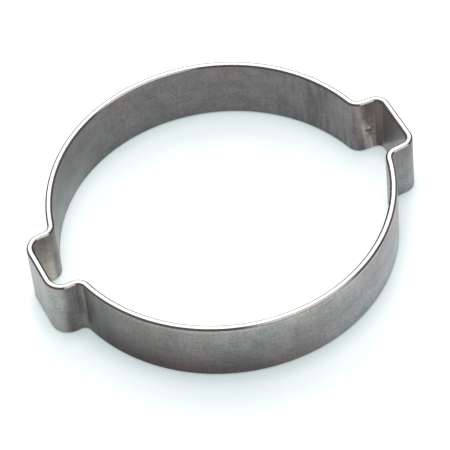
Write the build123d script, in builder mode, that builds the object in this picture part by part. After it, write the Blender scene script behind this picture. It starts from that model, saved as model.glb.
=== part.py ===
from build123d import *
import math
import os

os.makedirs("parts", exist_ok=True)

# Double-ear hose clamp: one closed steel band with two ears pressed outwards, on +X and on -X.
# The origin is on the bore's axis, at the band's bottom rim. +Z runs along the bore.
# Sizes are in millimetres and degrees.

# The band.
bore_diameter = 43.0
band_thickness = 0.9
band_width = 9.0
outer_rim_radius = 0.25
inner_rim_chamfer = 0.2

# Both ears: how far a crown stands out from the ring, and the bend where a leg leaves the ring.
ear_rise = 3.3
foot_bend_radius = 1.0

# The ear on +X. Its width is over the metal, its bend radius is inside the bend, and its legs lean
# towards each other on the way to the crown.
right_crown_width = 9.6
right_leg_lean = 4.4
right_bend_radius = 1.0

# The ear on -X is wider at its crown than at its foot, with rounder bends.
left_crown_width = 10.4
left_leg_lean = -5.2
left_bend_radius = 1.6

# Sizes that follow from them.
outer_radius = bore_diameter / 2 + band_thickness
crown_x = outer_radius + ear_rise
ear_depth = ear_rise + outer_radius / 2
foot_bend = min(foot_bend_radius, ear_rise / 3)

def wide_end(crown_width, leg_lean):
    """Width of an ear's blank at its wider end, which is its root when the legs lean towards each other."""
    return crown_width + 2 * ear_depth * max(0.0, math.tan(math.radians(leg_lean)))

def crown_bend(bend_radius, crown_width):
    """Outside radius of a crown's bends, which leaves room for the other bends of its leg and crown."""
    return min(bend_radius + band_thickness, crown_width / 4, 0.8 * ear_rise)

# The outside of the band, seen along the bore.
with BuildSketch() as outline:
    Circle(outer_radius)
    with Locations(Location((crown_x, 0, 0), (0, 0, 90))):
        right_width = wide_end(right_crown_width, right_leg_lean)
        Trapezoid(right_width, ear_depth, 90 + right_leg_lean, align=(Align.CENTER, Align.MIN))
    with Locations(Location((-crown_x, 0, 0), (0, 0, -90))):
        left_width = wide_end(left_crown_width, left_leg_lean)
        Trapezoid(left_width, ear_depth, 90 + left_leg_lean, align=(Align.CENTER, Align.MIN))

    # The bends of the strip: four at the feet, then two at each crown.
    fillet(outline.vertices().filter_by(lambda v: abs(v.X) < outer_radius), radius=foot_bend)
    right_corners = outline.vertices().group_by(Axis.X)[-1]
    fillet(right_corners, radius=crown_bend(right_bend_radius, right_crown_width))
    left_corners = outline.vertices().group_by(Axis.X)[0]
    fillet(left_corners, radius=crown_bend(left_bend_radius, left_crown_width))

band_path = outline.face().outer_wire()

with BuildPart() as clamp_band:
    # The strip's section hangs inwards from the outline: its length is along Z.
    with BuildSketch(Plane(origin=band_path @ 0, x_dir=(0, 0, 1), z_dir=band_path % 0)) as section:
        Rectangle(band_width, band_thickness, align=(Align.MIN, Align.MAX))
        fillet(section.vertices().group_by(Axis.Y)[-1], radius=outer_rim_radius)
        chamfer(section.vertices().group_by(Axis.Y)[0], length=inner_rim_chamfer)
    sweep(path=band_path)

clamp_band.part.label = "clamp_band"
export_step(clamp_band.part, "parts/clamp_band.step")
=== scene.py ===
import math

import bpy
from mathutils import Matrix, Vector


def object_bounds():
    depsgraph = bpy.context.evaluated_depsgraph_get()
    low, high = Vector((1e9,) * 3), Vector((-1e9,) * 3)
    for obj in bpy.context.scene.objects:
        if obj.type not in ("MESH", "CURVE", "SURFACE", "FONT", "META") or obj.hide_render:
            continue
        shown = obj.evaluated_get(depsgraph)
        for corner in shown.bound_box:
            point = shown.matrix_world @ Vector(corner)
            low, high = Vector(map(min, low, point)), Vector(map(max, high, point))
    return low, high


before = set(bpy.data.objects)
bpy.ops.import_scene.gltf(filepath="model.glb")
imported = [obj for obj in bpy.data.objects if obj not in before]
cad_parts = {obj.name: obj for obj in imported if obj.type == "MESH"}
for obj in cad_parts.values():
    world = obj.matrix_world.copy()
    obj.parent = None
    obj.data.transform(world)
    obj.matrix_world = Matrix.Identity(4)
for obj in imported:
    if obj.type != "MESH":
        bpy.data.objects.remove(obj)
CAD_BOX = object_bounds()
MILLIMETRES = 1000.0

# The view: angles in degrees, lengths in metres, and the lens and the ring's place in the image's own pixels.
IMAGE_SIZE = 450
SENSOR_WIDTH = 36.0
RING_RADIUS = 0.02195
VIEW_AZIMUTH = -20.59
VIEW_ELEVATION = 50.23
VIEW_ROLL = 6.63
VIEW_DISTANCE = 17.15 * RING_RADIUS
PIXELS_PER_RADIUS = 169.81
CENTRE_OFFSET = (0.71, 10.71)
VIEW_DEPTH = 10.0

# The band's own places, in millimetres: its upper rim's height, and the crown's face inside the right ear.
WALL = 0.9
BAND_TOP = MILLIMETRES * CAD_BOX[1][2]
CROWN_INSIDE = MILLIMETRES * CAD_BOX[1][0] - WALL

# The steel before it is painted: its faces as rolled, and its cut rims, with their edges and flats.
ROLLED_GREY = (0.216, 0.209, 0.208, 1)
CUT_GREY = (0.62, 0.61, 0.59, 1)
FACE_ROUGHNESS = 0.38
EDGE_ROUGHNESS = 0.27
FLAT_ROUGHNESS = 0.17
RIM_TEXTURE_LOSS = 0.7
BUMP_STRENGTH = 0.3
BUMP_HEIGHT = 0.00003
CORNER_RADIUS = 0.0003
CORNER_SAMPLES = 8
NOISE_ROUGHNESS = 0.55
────
** Set task **
Show every line from the listing above in which the string "depsgraph" appears.

** Reply to the task **
    depsgraph = bpy.context.evaluated_depsgraph_get()
        shown = obj.evaluated_get(depsgraph)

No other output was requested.